Basil-Pistachio Pesto-
Place all ingredients in a blender, and process until smooth.
Lasagne-
Using a mandoline or vegetable peeler, shave zucchini lengthwise into very thin slices, then cut in half crosswise. Cut the tomatoes in half, and each half into thin slices. Line the bottom of a 9-by-13-inch baking dish with two layers of zucchini slices. Brush the zucchini lightly with olive oil, spread 1⁄3 of the tomato sauce over it, and top with small dollops of ricotta and pesto, using 1⁄3 of each. Layer on 1⁄3 of the tomato slices, and sprinkle with 1⁄3 of the oregano and thyme. Add another double layer of zucchini and repeat twice more with the tomato sauce, pesto, ricotta, tomato slices, and herbs. Serve immediately, or cover with plastic and let sit at room temperature for a few hours. Garnish with basil. Excellent!
Ingredients:
Lemon-Pignoli Ricotta:
2 cups raw pignoli (pine nuts) nuts, soaked in water for at least 1 hour
2 tablespoons lemon juice
2 tablespoons nutritional yeast (optional; available in health food stores)
1 teaspoon sea salt
Tomato Sauce:
2 cups good-quality sun-dried tomatoes (dry-packed), soaked in water for at least 2 hours
1 medium ripe tomato, diced
1⁄4 small onion, chopped
2 tablespoons lemon juice
1⁄4 cup extra-virgin olive oil
4 teaspoons maple syrup (I used raw honey)
2 teaspoons sea salt
Pinch hot-pepper flakes
(Just a note- I elminated the petso part- I just added a teaspoon of dried Italian herbs to the 'ricotta')
Basil-Pistachio Pesto:
2 cups packed basil leaves
1⁄2 cup raw pistachios
6 tablespoons extra-virgin olive oil
1 teaspoon sea salt, or to taste
Pinch freshly ground black pepper
Lasagne:
3 medium zucchini, ends trimmed
3 medium green-zebra tomatoes (or other heirloom variety) (I used romas)
2 tablespoons extra-virgin olive oil
1 tablespoon finely chopped fresh oregano (I didn't add)
1 tablespoon fresh thyme leaves (I didn't add)
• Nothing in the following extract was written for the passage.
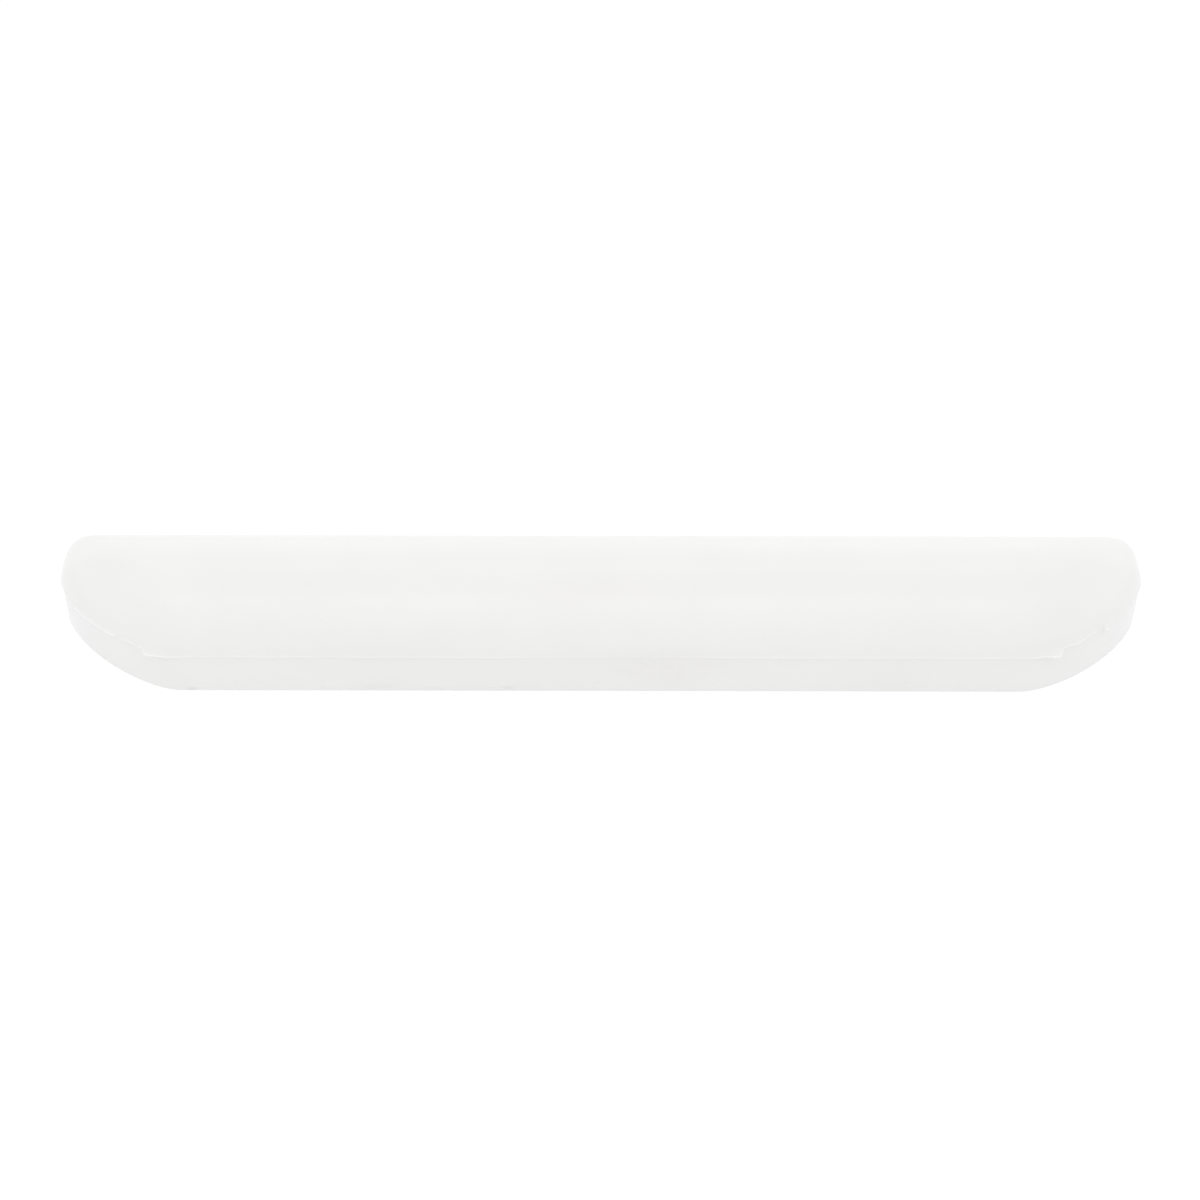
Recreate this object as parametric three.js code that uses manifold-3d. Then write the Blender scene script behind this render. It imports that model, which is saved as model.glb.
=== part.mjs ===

Garnish: whole basil leaves (I didn't add)
UnCooking Instructions
For the ricotta-
Place the pignoli, lemon juice, nutritional yeast, and salt in a food processor, and pulse a few times, until thoroughly combined. Gradually add 6 tablespoons water, and pulse until the texture becomes fluffy, like ricotta. Place in a bowl, cover with plastic wrap, and set aside.
Tomato Sauce-
Place all ingredients in a blender, and process until smooth.
Basil-Pistachio Pesto-
Place all ingredients in a blender, and process until smooth.
Lasagne-
Using a mandoline or vegetable peeler, shave zucchini lengthwise into very thin slices, then cut in half crosswise. Cut the tomatoes in half, and each half into thin slices. Line the bottom of a 9-by-13-inch baking dish with two layers of zucchini slices. Brush the zucchini lightly with olive oil, spread 1⁄3 of the tomato sauce over it, and top with small dollops of ricotta and pesto, using 1⁄3 of each. Layer on 1⁄3 of the tomato slices, and sprinkle with 1⁄3 of the oregano and thyme. Add another double layer of zucchini and repeat twice more with the tomato sauce, pesto, ricotta, tomato slices, and herbs. Serve immediately, or cover with plastic and let sit at room temperature for a few hours. Garnish with basil. Excellent!